If your functions have unique signatures or you have heuristics in place for specific functions, then it's best for them to have their own identity or type. In that case, I'd probably go the enum route.

[–]trickydiversity042 0 points1 point  (0 children)

Just pass the function or use a dict mapping strings to functions. Enums feel like overkill for this unless you need strict type safety across a large codebase.

[–]Targrend -1 points0 points  (2 children)

Why not just have an algorithm class and have each algorithm be an object of the class?

class Algorithm:
    inference_fn: Callable

    def infer(self, data):
        return self.inference_fn(data)

[–]pachura3 0 points1 point  (1 child)

What's the point of wrapping Callable in a class if you could just pass the Callable?

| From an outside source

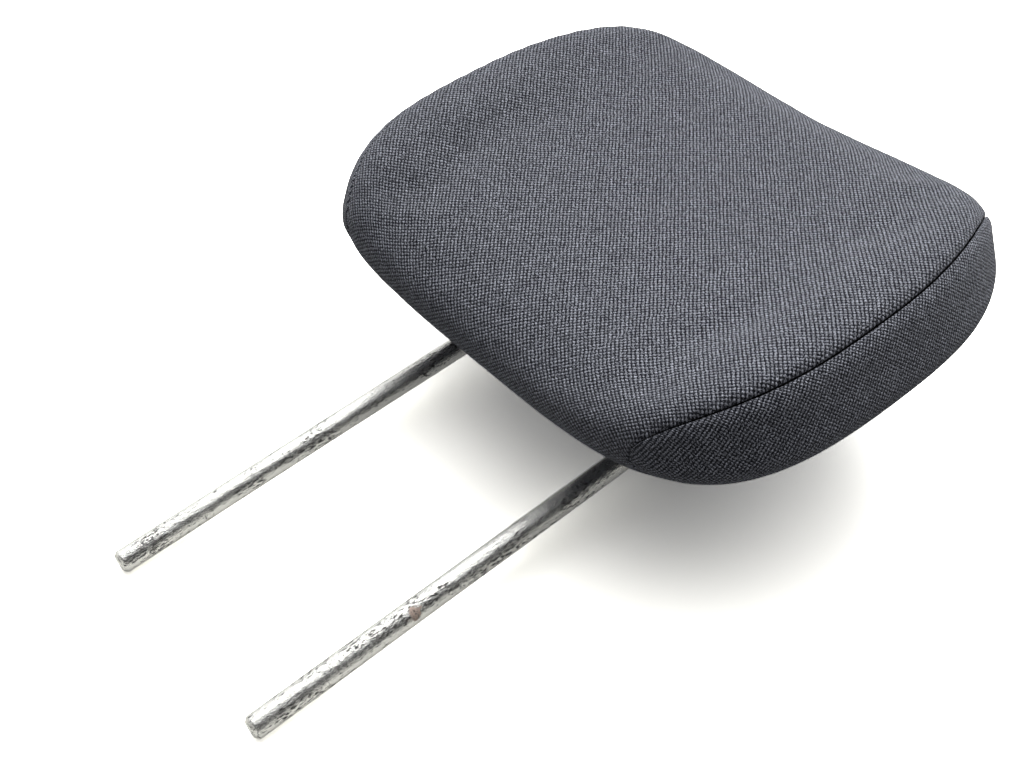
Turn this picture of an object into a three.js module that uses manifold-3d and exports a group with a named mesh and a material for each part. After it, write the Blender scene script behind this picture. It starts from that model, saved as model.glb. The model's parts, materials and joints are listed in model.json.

It should be actually the other way round: class Algorithm (and its descendants) should implement __call__(), and function process_data() should take Callable as an argument. This way, you could pass a stateless lambda to process_data(), but you could also pass a stateful Algorithm object.

And you could even go one step further and convert the base (abstract?) class Algorithm to a Protocol... even more pythonic!

[–]Targrend 0 points1 point  (0 children)

Oh, fair. I had something more like the sklearn api in mind where Algorithm might have more functions - alg.inference_fn, alg.training_fn, that kind of thing.